# start of AVAILABLE DATA
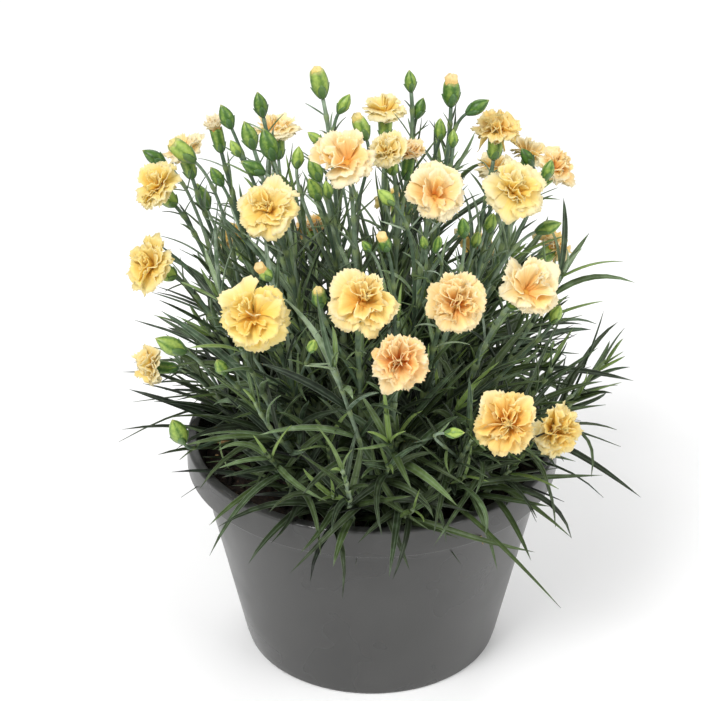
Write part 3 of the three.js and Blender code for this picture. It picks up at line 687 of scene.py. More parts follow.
def grown_leaves(stem, outward, drawn, packed, pairs):
    """For each pair and side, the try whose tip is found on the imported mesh."""
    cuts, droops, twists = np.array(TRIES).T
    grown = []
    for level, (share, size, lean, droop) in enumerate(pairs):
        for side in (0, 1):
            sway, stretch = drawn[4 * level + 2 * side:4 * level + 2 * side + 2]
            turn = outward + level * math.pi / 2 + side * math.pi + 0.5 * (sway - 0.5)
            length = size * (1 + 0.3 * (stretch - 0.5)) * cuts
            leaf = leaf_starts(stem, np.full(len(cuts), share), turn + twists,
                               np.full(len(cuts), lean), droop + droops)
            gap = nearness(leaf[0] + length[:, None] * (leaf[1] + leaf[2]), packed)
            if gap.min() < SEATED:
                best = gap.argmin()
                grown.append([*(part[best] for part in leaf), length[best]])
    return grown


outwards, forks, solid_leaves, fork_leaves = [], [], [], []
for number, (shoot_stems, root) in enumerate(zip(stems, roots), 1):
    first, *drawn = draws(number + 1000, 33)
    outward = math.atan2(root[1], root[0]) + 1.2 * (first - 0.5)
    packed = packed_points(f"shoot_{number:02d}")
    fork, fork_pairs = forked_stem(shoot_stems[0], outward, packed)
    outwards.append(outward)
    forks.append(fork)
    solid_leaves.append(grown_leaves(shoot_stems[0], outward, drawn[:20], packed, PAIRS))
    fork_leaves.append(grown_leaves(fork, outward, drawn[20:], packed, fork_pairs))
print("leaves found again:", sum(map(len, solid_leaves)),
      "leafy side shoots:", sum(fork is not None for fork in forks),
      "with leaves:", sum(map(len, fork_leaves)))

# %% [markdown]
# ## Stems, buds and calyces
# A stem, a bud and a calyx are all sleeves: rings of points carried along one path, with a radius
# for every point. The stem swells at each joint. A bud's sleeve is a pointed egg with five faint
# ribs, clasped by four short bracts, and where it opens, a plug of folded petals fills its mouth.
# Under a bloom the calyx stays as a cup with five teeth.

# %% Sleeves
INTO_HEAD = 0.8


def sleeve(stem, stations, radii, finish, mark, tint=(0, 0, 0)):
    """Rings at stations along a stem. A point lies at its radius, turned evenly round the path."""
    stations, radii = np.broadcast_arrays(stations, radii)
    point, axis = stem_at(stem, stations)
    grid = point + radii[..., None] * spoke(*across(axis), turns(radii.shape[1]))
    return surface(grid[None], finish, np.asarray(mark)[None], tint)


def stem_sleeve(stem, bottom, top, joints, depth, sides=8):
    """The radius runs evenly from bottom to top and swells by two fifths in 2 mm at each joint.
    The sleeve ends 0.8 mm inside the head."""
    rings = np.unique(np.concatenate([np.linspace(-stem["reach"] - depth, INTO_HEAD, 22)] + [
        stem["reach"] * (share - 1) + np.array([-4, -2, -0.5, 1, 3]) for share in joints]))
    rings = rings[rings <= INTO_HEAD]
    share = np.clip(1 + rings / stem["reach"], 0, 1)
    gaps = np.abs(rings[:, None] - stem["reach"] * (np.array(joints) - 1)[None])
    swell = np.exp(-(gaps / 2.2)**2).max(1)
    radius = (bottom + (top - bottom) * share) * (1 + 0.42 * swell)
    mark = np.zeros((len(rings), sides, 3))
    mark[..., 0] = 0.6 * swell[:, None]
    # The way up the stem, by which the stem's material paints shade on its lower part.
    mark[..., 1] = share[:, None]
    mark[..., 2] = chance.random()
    return sleeve(stem, rings[:, None], np.repeat(radius[:, None], sides, 1), "waxy_stem", mark)


def head_marks(rows, ribs, shade):
    """Along the head, over its ribs, and its own shade."""
    rows, ribs = np.broadcast_arrays(rows[:, None], ribs)
    return np.stack([rows, ribs, np.full(rows.shape, shade)], -1)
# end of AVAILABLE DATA
THE TASK
Quote the data in full, keeping each word unchanged.

EXPECTED ANSWER
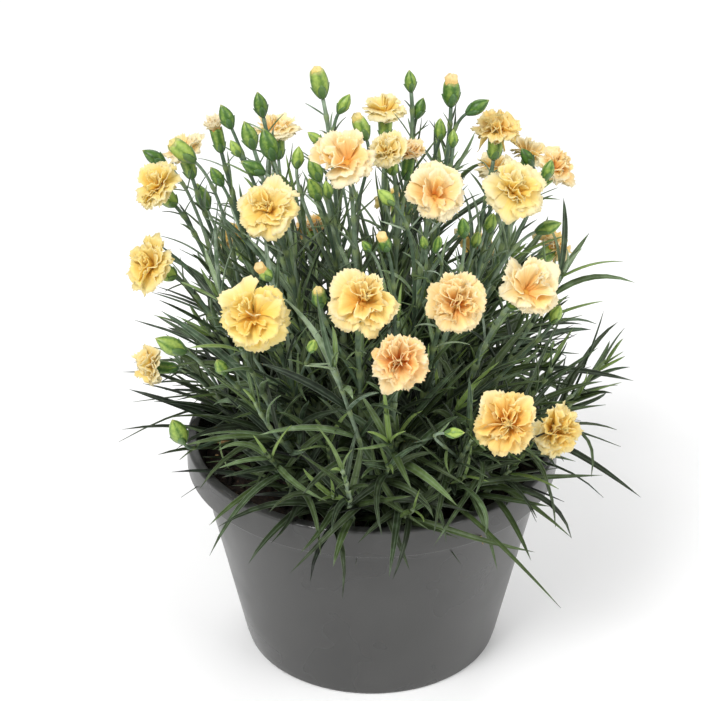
Write part 3 of the three.js and Blender code for this picture. It picks up at line 687 of scene.py. More parts follow.
def grown_leaves(stem, outward, drawn, packed, pairs):
    """For each pair and side, the try whose tip is found on the imported mesh."""
    cuts, droops, twists = np.array(TRIES).T
    grown = []
    for level, (share, size, lean, droop) in enumerate(pairs):
        for side in (0, 1):
            sway, stretch = drawn[4 * level + 2 * side:4 * level + 2 * side + 2]
            turn = outward + level * math.pi / 2 + side * math.pi + 0.5 * (sway - 0.5)
            length = size * (1 + 0.3 * (stretch - 0.5)) * cuts
            leaf = leaf_starts(stem, np.full(len(cuts), share), turn + twists,
                               np.full(len(cuts), lean), droop + droops)
            gap = nearness(leaf[0] + length[:, None] * (leaf[1] + leaf[2]), packed)
            if gap.min() < SEATED:
                best = gap.argmin()
                grown.append([*(part[best] for part in leaf), length[best]])
    return grown


outwards, forks, solid_leaves, fork_leaves = [], [], [], []
for number, (shoot_stems, root) in enumerate(zip(stems, roots), 1):
    first, *drawn = draws(number + 1000, 33)
    outward = math.atan2(root[1], root[0]) + 1.2 * (first - 0.5)
    packed = packed_points(f"shoot_{number:02d}")
    fork, fork_pairs = forked_stem(shoot_stems[0], outward, packed)
    outwards.append(outward)
    forks.append(fork)
    solid_leaves.append(grown_leaves(shoot_stems[0], outward, drawn[:20], packed, PAIRS))
    fork_leaves.append(grown_leaves(fork, outward, drawn[20:], packed, fork_pairs))
print("leaves found again:", sum(map(len, solid_leaves)),
      "leafy side shoots:", sum(fork is not None for fork in forks),
      "with leaves:", sum(map(len, fork_leaves)))

# %% [markdown]
# ## Stems, buds and calyces
# A stem, a bud and a calyx are all sleeves: rings of points carried along one path, with a radius
# for every point. The stem swells at each joint. A bud's sleeve is a pointed egg with five faint
# ribs, clasped by four short bracts, and where it opens, a plug of folded petals fills its mouth.
# Under a bloom the calyx stays as a cup with five teeth.

# %% Sleeves
INTO_HEAD = 0.8


def sleeve(stem, stations, radii, finish, mark, tint=(0, 0, 0)):
    """Rings at stations along a stem. A point lies at its radius, turned evenly round the path."""
    stations, radii = np.broadcast_arrays(stations, radii)
    point, axis = stem_at(stem, stations)
    grid = point + radii[..., None] * spoke(*across(axis), turns(radii.shape[1]))
    return surface(grid[None], finish, np.asarray(mark)[None], tint)


def stem_sleeve(stem, bottom, top, joints, depth, sides=8):
    """The radius runs evenly from bottom to top and swells by two fifths in 2 mm at each joint.
    The sleeve ends 0.8 mm inside the head."""
    rings = np.unique(np.concatenate([np.linspace(-stem["reach"] - depth, INTO_HEAD, 22)] + [
        stem["reach"] * (share - 1) + np.array([-4, -2, -0.5, 1, 3]) for share in joints]))
    rings = rings[rings <= INTO_HEAD]
    share = np.clip(1 + rings / stem["reach"], 0, 1)
    gaps = np.abs(rings[:, None] - stem["reach"] * (np.array(joints) - 1)[None])
    swell = np.exp(-(gaps / 2.2)**2).max(1)
    radius = (bottom + (top - bottom) * share) * (1 + 0.42 * swell)
    mark = np.zeros((len(rings), sides, 3))
    mark[..., 0] = 0.6 * swell[:, None]
    # The way up the stem, by which the stem's material paints shade on its lower part.
    mark[..., 1] = share[:, None]
    mark[..., 2] = chance.random()
    return sleeve(stem, rings[:, None], np.repeat(radius[:, None], sides, 1), "waxy_stem", mark)


def head_marks(rows, ribs, shade):
    """Along the head, over its ribs, and its own shade."""
    rows, ribs = np.broadcast_arrays(rows[:, None], ribs)
    return np.stack([rows, ribs, np.full(rows.shape, shade)], -1)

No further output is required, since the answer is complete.